Обозначенный метафорический смысл существует в картине в координатах определенной философской парадигмы. Прочитать его помогает главный и самый условный персонаж -- Танцор.

Среди образов-символов поэты Серебряного века особо выделяли танец. Андрей Белый мыслил танец как "священнодействие, заключенный в движении-жесте тайный смысл бытия".

В "движениях-жестах" того танца, который Танцор исполняет в жизни (имеются в виду последствия его поступков), также заключен "тайный смысл бытия".

Этот "тайный смысл" как будто восстанавливает в символическом строе разрушенную в сознании людей границу между жизнью и игрой, грехом и геройством, добром и злом. Жизнь -- не игра. А война тем более. Из последней нельзя выйти по собственному желанию. Запущенный человеком механизм человека и уничтожит -- так уже миновавшая война продолжает свою деструктивную работу, разрушая каждого из героев фильма.

Танцор Андрейка думает, что сам ставит свой "танец": зачем ждать, когда придут убивать его, первый шаг надо делать самому.

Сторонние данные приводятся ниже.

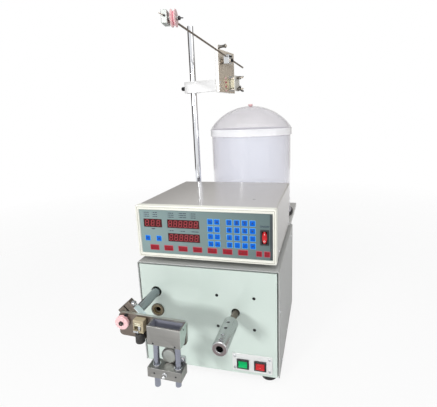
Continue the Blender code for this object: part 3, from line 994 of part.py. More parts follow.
def dancer_arm(bracket):
    # The sprung arm: a hub on the pivot, a thin rod through the hub and a pulley at its tip.
    arm = frame("arm_frame", (HUB_X, PIVOT_Y, PIVOT_Z), (0, 0, 0), bracket)
    half = HUB_SIZE / 2
    hub = piece("tension_arm", box(((-half, half), (-half, half), (-half, HUB_TOP))), BRIGHT_STEEL, parent=arm)
    soften(hub, 0.001)
    cut(hub, rods([(0, 0)], PIVOT_RADIUS + RUNNING, -half - 0.002, half + 0.002, "X"), "bore")
    rod = bar(ARM_RADIUS, -ARM_FRONT / math.cos(ARM_RISE), ARM_BACK / math.cos(ARM_RISE), 0.0005, "Y", 14)
    add(hub, rod, "rod", (0, 0, ARM_OFFSET), (-ARM_RISE, 0, 0))

    room = HUB_GAP - 2 * GAP
    length = SPRING_PITCH * SPRING_TURNS
    start = -half - GAP - (room + length) / 2
    steps = 9 * SPRING_TURNS
    helix = [(start + length * i / steps, SPRING_RADIUS * math.cos(2 * math.pi * SPRING_TURNS * i / steps),
              SPRING_RADIUS * math.sin(2 * math.pi * SPRING_TURNS * i / steps)) for i in range(steps + 1)]
    coil = bpy.data.curves.new("arm_spring", "CURVE")
    coil.dimensions = "3D"
    coil.bevel_depth = SPRING_WIRE / 2
    coil.bevel_resolution = 1
    coil.use_fill_caps = True
    print("least gap between the arm spring's turns:", round(1000 * least_gap(helix, steps // SPRING_TURNS), 2), "mm")
    line = coil.splines.new("POLY")
    line.points.add(len(helix) - 1)
    for point, place in zip(line.points, helix):
        point.co = (*place, 1.0)
    coil.materials.append(BRIGHT_STEEL)
    spring = bpy.data.objects.new("arm_spring", coil)
    spring.parent = arm
    bpy.context.scene.collection.objects.link(spring)

    tip = frame("tip_frame", tip_place(), (0, 0, TIP_TURN - BRACKET_TURN), arm)
    block = piece("arm_tip_block", box(((-TIP_WIDTH / 2, TIP_WIDTH / 2), (-TIP_DEPTH / 2, TIP_DEPTH / 2),
                                        (-TIP_HEIGHT / 2, TIP_HEIGHT / 2))), ALUMINIUM, parent=tip)
    soften(block, 0.0008)
    tool = piece("arm_tip_block_rod_hole", bar(ARM_RADIUS + GAP, -ARM_FRONT / math.cos(ARM_RISE) - GAP, 0.0, 0, "Y", 14),
                 None, (0, 0, ARM_OFFSET), (-ARM_RISE, 0, 0), arm)
    tool.hide_render = True
    tool.display_type = "WIRE"
    hole = block.modifiers.new("rod_hole", "BOOLEAN")
    hole.operation = "DIFFERENCE"
    hole.object = tool
    neck_end = TIP_WIDTH / 2 + TIP_NECK
    pulley_x = neck_end + GAP + TIP_PULLEY_WIDTH / 2
    end = pulley_x + TIP_PULLEY_WIDTH / 2 + GAP
    axle = turned([(0, 0.0), (0.0042, 0.0), (0.0042, neck_end), (TIP_AXLE_RADIUS, neck_end), (TIP_AXLE_RADIUS, end),
                   (0.0042, end), (0.0042, end + 0.003), (0, end + 0.003)], "X")
    add(block, axle, "axle", (0, TIP_AXLE_Y, 0))
    piece("tip_pulley", grooved_wheel(TIP_PULLEY_RADIUS, TIP_PULLEY_GROOVE, TIP_PULLEY_WIDTH, TIP_AXLE_RADIUS + RUNNING,
                                      "X"),
          PINK_CERAMIC, (pulley_x, TIP_AXLE_Y, 0), parent=tip)


def least_gap(points, turn):
    # Between points at least half a turn apart on a wire of SPRING_WIRE thickness.
    return min(math.dist(a, b) for i, a in enumerate(points) for b in points[i + turn // 2:]) - SPRING_WIRE


def tip_place():
    # The block's middle in the arm's frame, so that the rod ends inside it beside the pulley.
    along = -ARM_FRONT + TIP_ROD_DEPTH - TIP_DEPTH / 2
    return (TIP_SHIFT, along, ARM_OFFSET - along * math.tan(ARM_RISE) - 0.0075)


def felt_tensioner(bracket):
    middle_z = (STUD_UPPER_Z + STUD_LOWER_Z) / 2
    low, high = middle_z - FELT_HEIGHT / 2, middle_z + FELT_HEIGHT / 2
    start = TENSION_FACE_X + GAP
    studs = [(STUD_Y, STUD_UPPER_Z), (STUD_Y, STUD_LOWER_Z)]
    felt = piece("felt_pad", extruded(rounded(STUD_Y - FELT_WIDTH / 2, STUD_Y + FELT_WIDTH / 2, low, high, 0.004),
                                      start, start + FELT_THICKNESS, "X"), FELT, parent=bracket)
    soften(felt, 0.0008)
    face = start + FELT_THICKNESS + GAP
    low, high = middle_z - PRESS_HEIGHT / 2, middle_z + PRESS_HEIGHT / 2
    press = piece("press_plate", extruded(rounded(STUD_Y - PRESS_WIDTH / 2, STUD_Y + PRESS_WIDTH / 2, low, high, 0.004),
                                          face, face + PRESS_SHEET, "X"), BRIGHT_STEEL, parent=bracket)
    soften(press, 0.0005)
    cut(press, rods(studs, STUD_RADIUS + GAP, face - 0.002, face + PRESS_SHEET + 0.002, "X"), "studs")
    for label, z, lean in (("upper", STUD_UPPER_Z, 20), ("lower", STUD_LOWER_Z, -35)):
        wing_nut(label, bracket, (TENSION_FACE_X + WING_OFFSET, STUD_Y, z), math.radians(lean))


def wing_nut(label, bracket, place, lean):
    sleeve = PRESS_SHEET + FELT_THICKNESS + 3 * GAP - WING_OFFSET
    profile = [(STUD_RADIUS + RUNNING, sleeve), (WING_HUB_RADIUS - 0.0008, sleeve), (WING_HUB_RADIUS - 0.0008, 0.0),
               (WING_HUB_RADIUS, 0.0), (WING_HUB_RADIUS, WING_HUB_LENGTH), (STUD_RADIUS + RUNNING, WING_HUB_LENGTH)]
    nut = piece(f"wing_nut_{label}", turned(profile, "X", SMALL_SEGMENTS), BRIGHT_STEEL, place, (lean, 0, 0), bracket)
    root, tip = WING_HUB_RADIUS - 0.0015, WING_SPAN / 2
    wings = bmesh.new()
    for sign in (-1, 1):
        outline = [(0.001, root), (0.005, tip * 0.75), (0.007, tip), (WING_HEIGHT, tip), (WING_HEIGHT + 0.001, tip * 0.75),
                   (WING_HUB_LENGTH - 0.001, root)]
        near = [wings.verts.new((x, sign * y, -WING_THICKNESS / 2)) for x, y in outline]
        far = [wings.verts.new((x, sign * y, WING_THICKNESS / 2)) for x, y in outline]
        wings.faces.new(near)
        wings.faces.new(far)
        for i, _ in enumerate(outline):
            j = (i + 1) % len(outline)
            wings.faces.new((near[i], near[j], far[j], far[i]))
    add(nut, wings, "wings", place, (lean, 0, 0))


def shelf_and_bucket():
    shelf = piece("bucket_shelf", box(((-SHELF_HALF_WIDTH, SHELF_HALF_WIDTH), (SHELF_FRONT, SHELF_BACK),
                                       (SHELF_Z, SHELF_TOP))), GREY_PAINT, smooth=False)
    lip_low = SHELF_TOP - SHELF_LIP
    behind = BACK_Y + GAP
    sheet = SHELF_LIP_SHEET
    add(shelf, box(((-SHELF_HALF_WIDTH, SHELF_HALF_WIDTH), (SHELF_BACK - sheet, SHELF_BACK), (lip_low, SHELF_TOP - 0.001))),
        "back_lip")
    add(shelf, box(((-SHELF_HALF_WIDTH, -SHELF_HALF_WIDTH + sheet), (behind, SHELF_BACK), (lip_low, SHELF_TOP - 0.001)),
                   ((SHELF_HALF_WIDTH - sheet, SHELF_HALF_WIDTH), (behind, SHELF_BACK), (lip_low, SHELF_TOP - 0.001))),
        "side_lips")
    add(shelf, box(((-GUSSET_X - GUSSET_SHEET, GUSSET_X + GUSSET_SHEET), (behind, behind + GUSSET_SHEET),
                    (CABINET_HEIGHT - GUSSET_DROP, SHELF_TOP - 0.001))), "wall_flange")
    gusset = [(behind, SHELF_TOP - 0.001), (behind + GUSSET_REACH, SHELF_TOP - 0.001),
              (behind + GUSSET_REACH, SHELF_TOP - 0.018), (behind + 0.012, CABINET_HEIGHT - GUSSET_DROP),
              (behind, CABINET_HEIGHT - GUSSET_DROP)]
    for label, x in (("left", -GUSSET_X), ("right", GUSSET_X)):
        add(shelf, extruded(gusset, x - GUSSET_SHEET / 2, x + GUSSET_SHEET / 2, "X"), "gusset_" + label)

    base_z = SHELF_TOP + GAP
    rim = 0.002
    piece("bucket_base", turned([
        (0, 0), (BUCKET_BASE_RADIUS - rim, 0), (BUCKET_BASE_RADIUS, rim), (BUCKET_BASE_RADIUS, BUCKET_BASE_HEIGHT - rim),
        (BUCKET_BASE_RADIUS - rim, BUCKET_BASE_HEIGHT), (0, BUCKET_BASE_HEIGHT)], "Z", BUCKET_SEGMENTS),
        BLACK_PLASTIC, (BUCKET_X, BUCKET_Y, base_z))
    wall_z = base_z + BUCKET_BASE_HEIGHT + GAP
    inner = BUCKET_RADIUS - BUCKET_WALL
    foot = 0.004
    piece("bucket_wall", turned([
        (inner, 0), (BUCKET_RADIUS + foot, 0), (BUCKET_RADIUS + foot, foot), (BUCKET_RADIUS, foot),
        (BUCKET_RADIUS, BUCKET_TOP - wall_z), (inner, BUCKET_TOP - wall_z)], "Z", BUCKET_SEGMENTS),
        CLEAR_PLASTIC, (BUCKET_X, BUCKET_Y, wall_z))

    outside = [(LID_RADIUS, LID_SKIRT_BOTTOM), (LID_RADIUS, LID_SHOULDER)] + dome(LID_RADIUS, LID_APEX)
    inside = dome(LID_RADIUS - LID_WALL, LID_APEX - LID_WALL)[::-1]
    skirt_inner = BUCKET_RADIUS + 0.0006
    ledge = BUCKET_TOP + GAP
    eye = [(EYE_RADIUS, LID_APEX + 0.0008), (EYE_RADIUS + 0.0006, LID_APEX + EYE_RISE - 0.0015),
           (EYE_RADIUS - 0.001, LID_APEX + EYE_RISE), (EYE_BORE + 0.0012, LID_APEX + EYE_RISE), (EYE_BORE, LID_APEX + EYE_RISE - 0.0012)]
    neck = [(EYE_BORE, LID_APEX - LID_WALL - 0.0005)]
    lid = outside + eye + neck + inside + [(LID_RADIUS - LID_WALL - 0.004, ledge), (skirt_inner, ledge),
                                           (skirt_inner, LID_SKIRT_BOTTOM)]
    piece("bucket_lid", turned(lid, "Z", BUCKET_SEGMENTS), CLEAR_PLASTIC, (BUCKET_X, BUCKET_Y, 0))


def dome(radius, apex, steps=7):
    # A shallow cap from just inside the shoulder to just outside the eyelet.
    rise = apex - LID_SHOULDER
    sphere = (radius ** 2 + rise ** 2) / (2 * rise)
    points = []
    for step in range(1, steps + 1):
        r = radius + (EYE_RADIUS - radius) * step / steps
        points.append((r, apex - sphere + math.sqrt(sphere ** 2 - r ** 2)))
    return points


cabinet()
mechanism()
traverse()
switches()
counter_box()
wire_guide()
post_and_bracket()
shelf_and_bucket()
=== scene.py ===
# A coil winding machine, dressed and lit for one studio picture. Metres, +Z up, front towards -Y.
import math
from functools import partial

import bmesh
import bpy
from mathutils import Matrix, Vector


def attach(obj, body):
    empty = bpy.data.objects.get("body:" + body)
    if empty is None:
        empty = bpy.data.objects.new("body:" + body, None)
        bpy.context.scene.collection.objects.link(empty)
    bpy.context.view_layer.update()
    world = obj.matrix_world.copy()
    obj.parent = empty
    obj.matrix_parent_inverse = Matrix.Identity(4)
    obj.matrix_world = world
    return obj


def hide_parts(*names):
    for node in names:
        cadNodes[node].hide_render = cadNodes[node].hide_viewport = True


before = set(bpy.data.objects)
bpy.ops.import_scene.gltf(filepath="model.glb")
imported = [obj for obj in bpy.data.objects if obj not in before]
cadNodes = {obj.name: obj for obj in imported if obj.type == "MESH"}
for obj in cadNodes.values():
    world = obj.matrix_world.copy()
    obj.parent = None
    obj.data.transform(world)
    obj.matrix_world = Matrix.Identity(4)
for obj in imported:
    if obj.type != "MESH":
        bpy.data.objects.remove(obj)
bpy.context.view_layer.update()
print("frame loaded:", len(cadNodes), "nodes")

scene = bpy.context.scene
move = Matrix.Translation


def turn(degrees, axis):
    return Matrix.Rotation(math.radians(degrees), 4, axis)


def mm(*points):
    # Points written in millimetres, as metres
    return [tuple(round(value * 0.001, 8) for value in point) for point in points]


# Where groups of pieces sit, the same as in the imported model
cabinet = {"front": -0.155, "back": 0.155, "half": 0.150}
spindleAt, traverseAt, postAt = (0.061, 0.0, 0.140), (-0.111, 0.0, 0.1705), (-0.1228, 0.170, 0.0)
spindleFrame, traverseFrame, postFrame = move(spindleAt), move(traverseAt), move(postAt)
guideFrame = traverseFrame @ turn(2.5, "Y")
clampFrame = guideFrame @ turn(45, "Y")
bracketFrame = postFrame @ turn(-14, "Z")
armRise, armReach = math.radians(10.3), 0.249
armFrame = bracketFrame @ move((0.103, 0.0121, 0.669))
tipFrame = armFrame @ move((0.0030, -armReach, 0.0012 + armReach * math.tan(armRise))) @ turn(24, "Z")
bucketFrame = move((0.018, 0.257, 0.0))


# Finishes
class Signal:
    # One output socket of a node tree. Sums on it add Math nodes.
    def __init__(self, nodes, socket):
        self.nodes, self.socket = nodes, socket

    def sum(self, operation, first, second):
        return self.nodes.node("Math", {"operation": operation}, {0: first, 1: second})

    def __add__(self, other): return self.sum("ADD", self, other)
    def __radd__(self, other): return self.sum("ADD", other, self)
    def __sub__(self, other): return self.sum("SUBTRACT", self, other)
    def __rsub__(self, other): return self.sum("SUBTRACT", other, self)
    def __mul__(self, other): return self.sum("MULTIPLY", self, other)
    def __rmul__(self, other): return self.sum("MULTIPLY", other, self)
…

К тому же и оружие у него не настоящее -- так, реквизит, пугач. Но в том ирреальном пространстве, которое рождено фантомом войны и существует параллельно с реальностью, стреляют и пугачи, и пули летают по странным, неведомым человеку траекториям.

Спасая Андрейку, Кикоть убивает его врага и тем нарушает данную себе клятву не стрелять больше в человека. А потом вместо Андрея Подобеда слепой Темур убьет его, Федора. Но пуля, пробившая голову Кикотя, это Та Же Самая пуля, которую он пустил в лоб Андрейкиному врагу.

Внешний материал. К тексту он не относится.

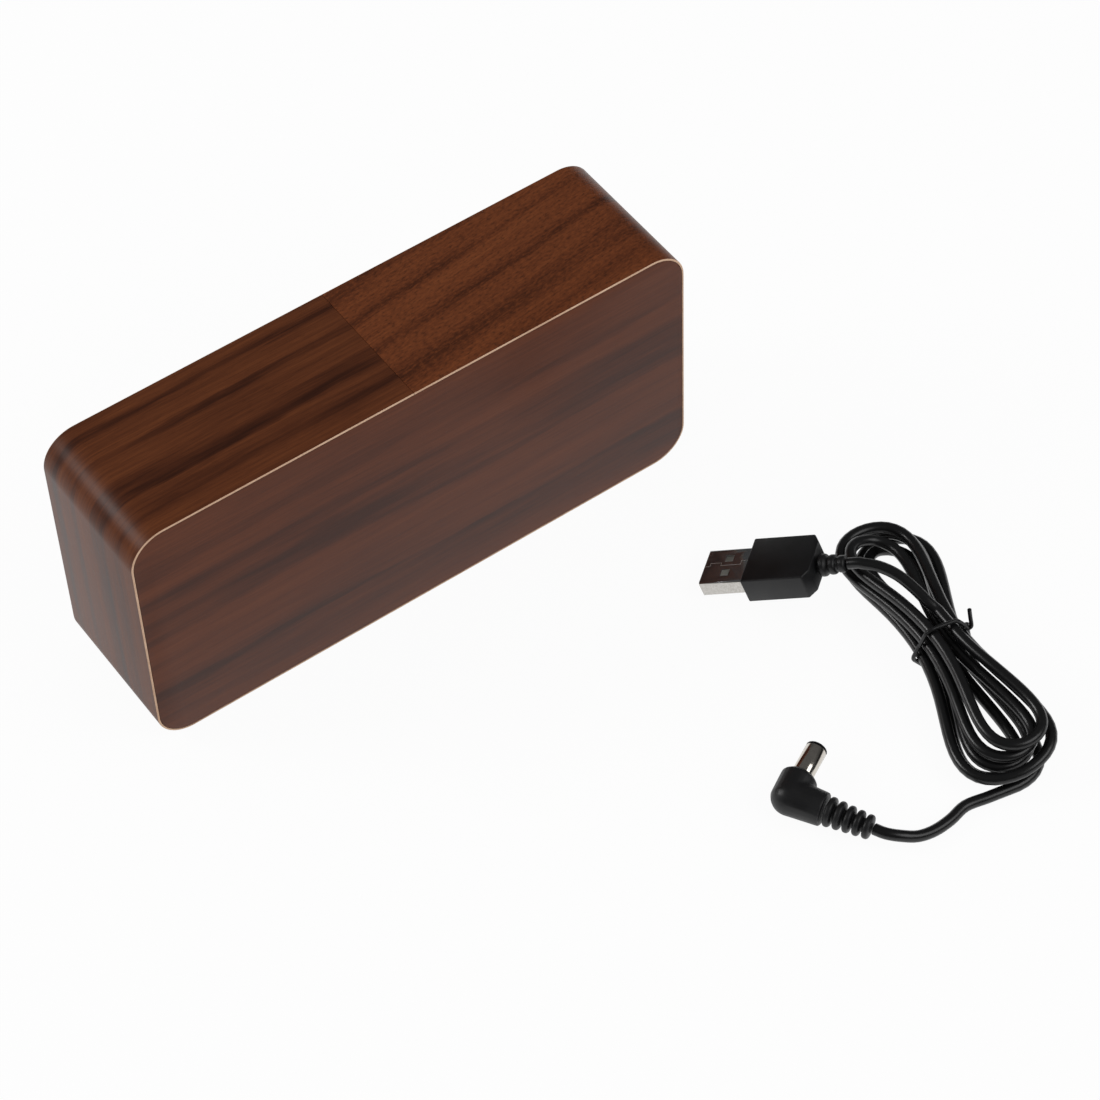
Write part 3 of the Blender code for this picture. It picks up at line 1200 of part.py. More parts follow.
def make_tie():
    """A wire tie: once round the waist, with its two ends side by side at the right."""
    waist = [hank_point(turn / 2) for turn in range(round(HANK_LAST_TURN * 2) + 1)]
    lean = HANK_AXIS - HANK_FAN * len(REVERSAL_TURNS) / 2
    across, ahead = Vector((cos(lean), -sin(lean), 0)), Vector((sin(lean), cos(lean), 0))
    up = Vector((0, 0, 1))
    middle = Vector((*HANK_WAIST, 0))
    reach = CORD_DIAMETER / 2 + TIE_DIAMETER / 2 + TIE_CLEARANCE
    sides = [(point - middle).dot(across) for point in waist]
    left, right = min(sides) - reach, max(sides) + reach
    base, top = (TIE_DIAMETER + SEAT_GAP) / 2, max(point.z for point in waist) + reach
    centre = middle + across * (left + right) / 2 + up * (top + base) / 2
    outline = rounded_outline(right - left, top - base, TIE_CORNER, 4)
    start = centre + across * (right - left) / 2
    loop = [start] + [centre + across * x + up * y for x, y in outline] + [start]
    count = len(loop) - 1
    loop = [place + ahead * TIE_PITCH * (number / count - 1 / 2) for number, place in enumerate(loop)]

    def tail(root, shares):
        way = (across * shares[0] + ahead * shares[1] + up * shares[2]) * TIE_TAIL
        return [root + way * step / TIE_TAIL_STEPS for step in range(1, TIE_TAIL_STEPS + 1)]

    points = tail(loop[0], TIE_TAIL_OUT_SHARES)[::-1] + loop + tail(loop[-1], TIE_TAIL_IN_SHARES)
    shade(add_part("twist_tie", tube_mesh("twist_tie", points, TIE_DIAMETER, 1), BLACK_RUBBER))


def main():
    make_case()
    make_display()
    make_back_cover()
    make_battery_door()
    make_contacts()
    make_screws()
    make_main_board()
    make_buttons()
    make_socket()
    make_board_parts()
    usb_exit, usb_way = make_usb_plug()
    dc_exit, dc_way = make_dc_plug()
    make_cord(usb_exit, usb_way, dc_exit, dc_way)
    make_tie()


main()
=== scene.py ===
"""Looks of the wooden digital alarm clock and its power cable.

Metres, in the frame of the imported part: +Z up, the clock's front towards -Y.
"""
from math import atan2, cos, pi, radians, sin

import bmesh
import bpy
from mathutils import Matrix, Vector


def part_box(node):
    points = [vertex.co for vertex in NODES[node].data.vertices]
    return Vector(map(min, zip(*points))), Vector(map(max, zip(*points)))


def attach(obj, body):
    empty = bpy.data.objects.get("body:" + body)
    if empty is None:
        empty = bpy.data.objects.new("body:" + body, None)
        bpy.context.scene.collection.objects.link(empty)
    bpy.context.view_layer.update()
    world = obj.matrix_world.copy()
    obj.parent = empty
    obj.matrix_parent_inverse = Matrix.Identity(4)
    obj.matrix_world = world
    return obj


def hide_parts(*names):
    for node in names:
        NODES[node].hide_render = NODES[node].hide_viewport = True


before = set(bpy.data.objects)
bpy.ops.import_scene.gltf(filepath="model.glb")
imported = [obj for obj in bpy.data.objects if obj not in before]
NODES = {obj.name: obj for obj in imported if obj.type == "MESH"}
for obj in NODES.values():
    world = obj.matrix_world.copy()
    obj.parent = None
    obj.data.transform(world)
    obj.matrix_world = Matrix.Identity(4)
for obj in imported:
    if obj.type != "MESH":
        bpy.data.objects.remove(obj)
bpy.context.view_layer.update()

CASE_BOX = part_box("wrap_veneer")
WELD = 1e-6
MM = 1000.0
FLAT_ANGLE = radians(1)
BEVEL_ANGLE = radians(40)
SMOOTH_ANGLE = radians(50)

# Camera, solved from the case's outline in the photograph
CAMERA_PLACE = (-0.30557, -0.53842, 0.75114)
CAMERA_RIGHT = (0.81455, -0.57940, -0.02821)
CAMERA_UP = (0.46394, 0.62150, 0.63126)
CAMERA_AHEAD = (0.34822, 0.52729, -0.77506)
CAMERA_LENS = 124.27
CAMERA_SENSOR = 36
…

Война, которая не проходит, продолжая и в мирной жизни испускать свои смертоносные "излучения", свидетельствует о неуничтожимости времени, о наличии в нем четвертого, бергсоновского, измерения, где одномоментно присутствуют прошлое, настоящее и будущее. В той точке, которая, по Бергсону, является местом пересечения пространства и времени, существует только одна пуля, которая всегда возвращается к пославшим ее.

На наш взгляд, в этом и есть та "ясная идея" фильма, которую, к сожалению, не удалось отыскать Л.Масловой в "Шести сюжетах в поисках смысла".

Златоуст

1 См. статью М.Ямпольского "О глубине кадра" в книге "Что такое язык кино". М., 1989, с. 171-186.